Trading a two-way street

●The market could continue to swing rather than trend up or down

●Shorter-term traders tend to like such environments


While investors have a tendency to think of the stock market in binary terms—i.e., if it’s not a bull market, it’s a bear market—late 2018 may provide a more realistic blueprint for the market in the next several months, at least until it works through certain issues that have been dogging it.

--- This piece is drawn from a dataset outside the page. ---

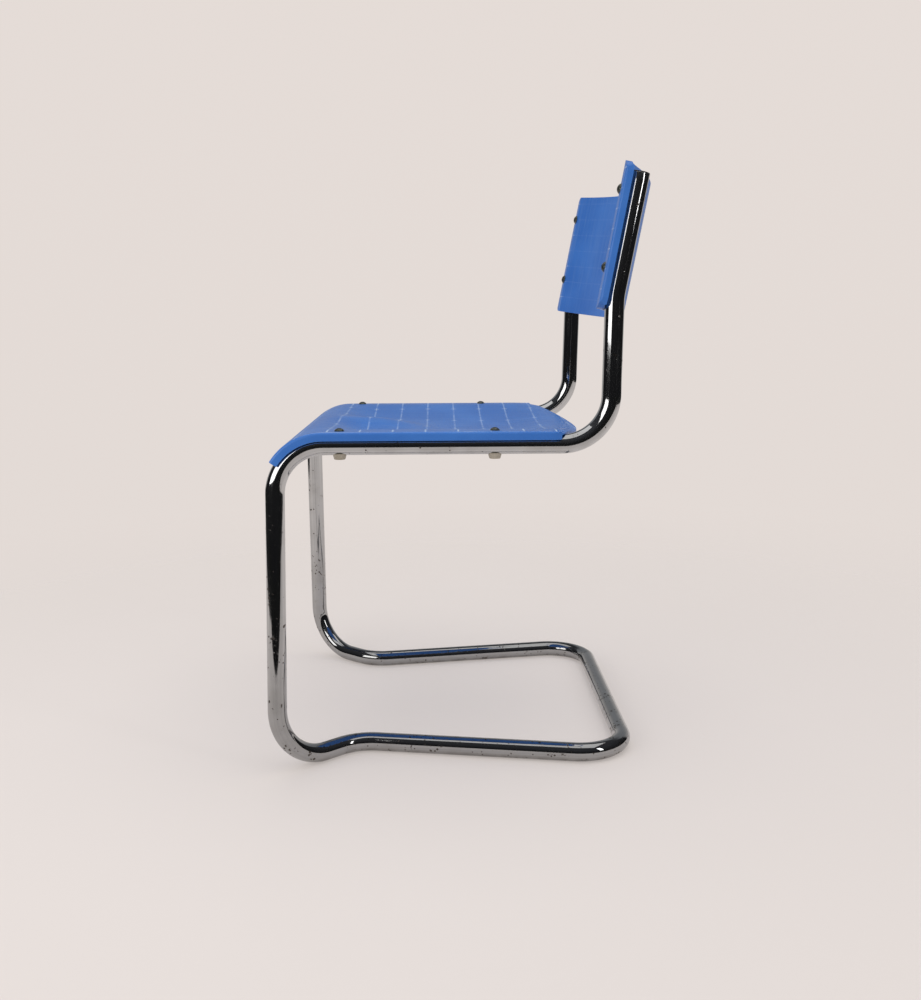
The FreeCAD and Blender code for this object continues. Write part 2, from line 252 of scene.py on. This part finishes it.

In other words, be prepared for a two-way market. The S&P 500 (SPX) fell 14% from its October 3 all-time high to its December 17 low, but that hardly tells the whole story. Between those two points it staged smaller downswings of -7.8%, -7.6%, -6.5%, -7.8%, and -5.8%, which were broken up by upswings of +3.9%, +8.1%, +6.4%, and +4%:

S&P 500 (SPX), 10/3/18–12/17/18. S&P 500 (SPX) price chart. Upswing, downswing

Source: Power E*TRADE

With so much uncertainty still surrounding key market issues, including trade, Federal Reserve policy, and earnings growth, traders should prepare for more volatility, regardless of which way the market ends up going. In the end, the market may have an upside or downside bias (stock market downtrends have some peculiar characteristics, by the way), but it could take a very choppy path to its ultimate destination.

Those price swings, which frustrate longer-term investors, can represent opportunities for disciplined traders prepared to limit risk and take what the market gives them.

Today’s numbers (all times ET): International Trade in Goods (8:30 a.m.), Retail Inventories (8:30 a.m.), Wholesale Inventories (8:30 a.m.), Pending Home Sales Index (10 a.m.).